Resident Evil Survivor is a first-person light gun shooter video game developed by Tose and published by Capcom. It was released on the PlayStation in Japan on January 27, 2000, in Europe on March 31, 2000, and in North America on August 30, 2000. It is a spin-off of the Resident Evil video game series. It is also the first first-person perspective Resident Evil game predating Resident Evil 7: Biohazard by seventeen years. A Microsoft Windows version was released only in China and Taiwan on September 7, 2002.

As the first release of the Gun Survivor series, this game was a major difference from the main Resident Evil series, substituting the third-person perspective of the previous games to a first-person view. The Japanese and European versions of the game were compatible with Namco's GunCon/G-Con 45 light gun, making it one of the first off-rail light gun games, whereas light-gun compatibility was removed from the North American release due to shooting games being partly blamed for the motivation of the then-recent Columbine High School massacre. It was followed by Resident Evil Survivor 2 – Code: Veronica.

Gameplay
The player takes control of an amnesiac protagonist, struggling desperately against overwhelming odds to stay alive and uncover his identity. Survivor's gameplay is a combination of first-person shooter and arcade-style light gun shooter. The player views the environment from the perspective of the character (first-person view) and moves the character through the environment with the controller. At the same time, if the player wishes to attack an enemy or destroy an object, they press a button which allows them to control a crosshair on the screen. This crosshair can be moved to any location within the main character's line of sight. When using a light gun, players move around by shooting off screen to move and the side buttons to turn, and point at the screen to shoot enemies.
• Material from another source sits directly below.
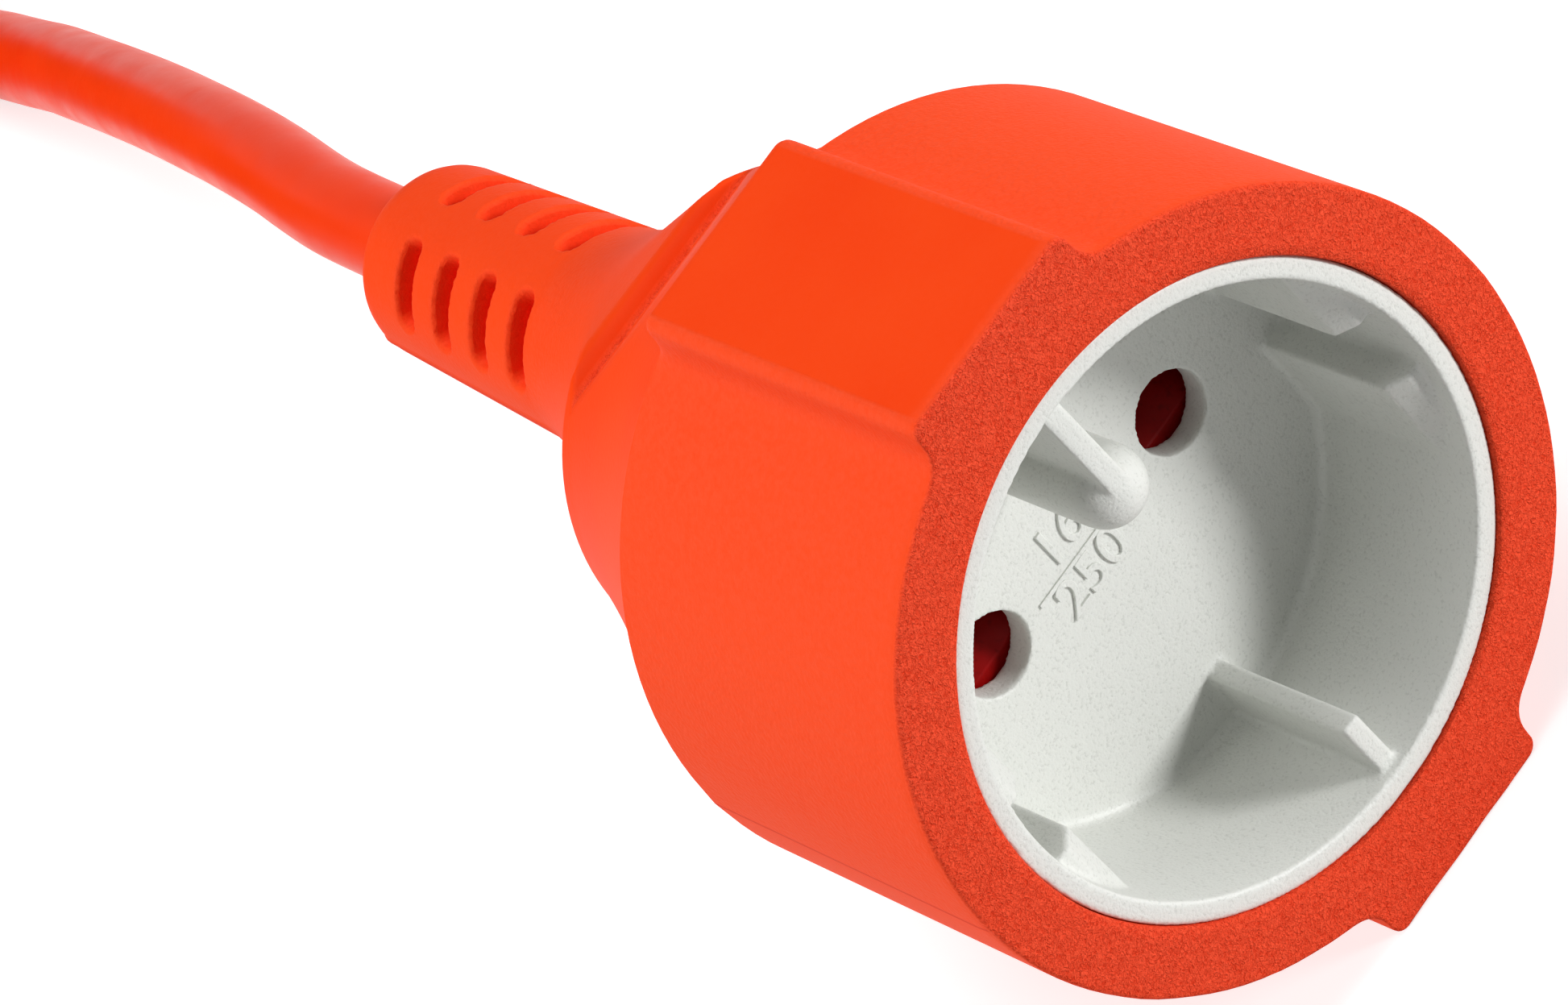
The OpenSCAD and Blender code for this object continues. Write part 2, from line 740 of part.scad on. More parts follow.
// Strap round the bundle, a quarter turn after the coil's start, with its end lapped on top
module coil_tie() {
    bow = pow(tie_w / 2, 2) / (2 * coil_in_r);
    x_low = -(coil_out_r - pitch / 4 + cord_r + tie_gap);
    x_high = -(coil_in_r + pitch / 4 - cord_r - tie_gap - bow);
    z_low = tie_t;
    z_high = first_layer_z + (layers - 1) * pitch + cord_r + tie_gap;
    x_mid = (x_low + x_high) / 2;
    color(black) translate([coil_centre[0], coil_centre[1], 0]) rotate([90, 0, 0])
        linear_extrude(tie_w, center = true) {
            difference() {
                rounded_outline(x_low - tie_t, x_high + tie_t, z_low - tie_t, z_high + tie_t,
                                tie_corner_r + tie_t);
                rounded_outline(x_low, x_high, z_low, z_high, tie_corner_r);
            }
            translate([x_mid - tie_tab_l / 2, z_high + tie_t - 0.1])
                square([tie_tab_l, tie_t + 0.1]);
        }
}

// Plug ------------------------------------------------------------------------------------------

module plug_body() {
    color(orange) in_plug() difference() {
        intersection() {
            turned(concat([[0, 0]],
                          [for (k = [0:round_steps])
                              let (a = 90 * k / round_steps)
                              [nose_d / 2 - nose_edge_r * (1 - sin(a)),
                               nose_edge_r * (1 - cos(a))]],
                          flaring(nose_d / 2, relief_d / 2, grip_l, plug_flare_depth),
                          end_round(relief_end_d / 2, plug_l, relief_end_r),
                          [[0, plug_l]]));
            box(-overshoot, plug_l + overshoot, -nose_w / 2, nose_w / 2,
                -nose_h / 2, nose_h / 2);
        }
        both_sides_up() {
            box(-overshoot, notch_l, -notch_w / 2, notch_w / 2, post_h, nose_d);
            translate([0, 0, post_h]) rod(notch_w, -overshoot, notch_l);
        }
        box(-overshoot, bridge_l + fit, -bridge_w / 2 - fit, bridge_w / 2 + fit,
            -bridge_h / 2 - fit, bridge_h / 2 + fit);
        core_passage(pin_flange_d, bridge_l, plug_crimp_back, plug_sheath_depth);
        rod(cord_d + 2 * fit, plug_sheath_depth - fit, plug_l + overshoot);
    }
}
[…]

The game borrows its enemies from Resident Evil 2, featuring the zombie models from that game, as well as creatures such as Lickers, the Ivy plants, Moth Giants and Tyrants. In addition, Survivor also reintroduces the original Hunters from the first Resident Evil and features two new enemies in the form of the Umbrella Trashsweeper unit – soldiers armed with machine guns – and the Hypnos T-Type, a new Tyrant model that evolves into different forms.
The player's arsenal consists almost entirely of pistols, such as the Glock 17 and the CZ75 with unlimited ammo. As the protagonist progresses through the game, the player receives larger weapons to aid in defending against even more dangerous opposition while they make their way through Umbrella's ruined city and shadowy research labs.
The game features branching paths that allow the player to determine how the story will unfold and whom they will meet along the way.

Plot
The game takes place after the missile explosion that wiped out the contaminated Raccoon City. Not long after this incident, a helicopter crashes on the outskirts of Umbrella Corporation's private township, located on Sheena Island. The pilot escapes the burning wreckage only to find himself fighting a battle against the living dead, with no memory of his identity or his reasons for being there.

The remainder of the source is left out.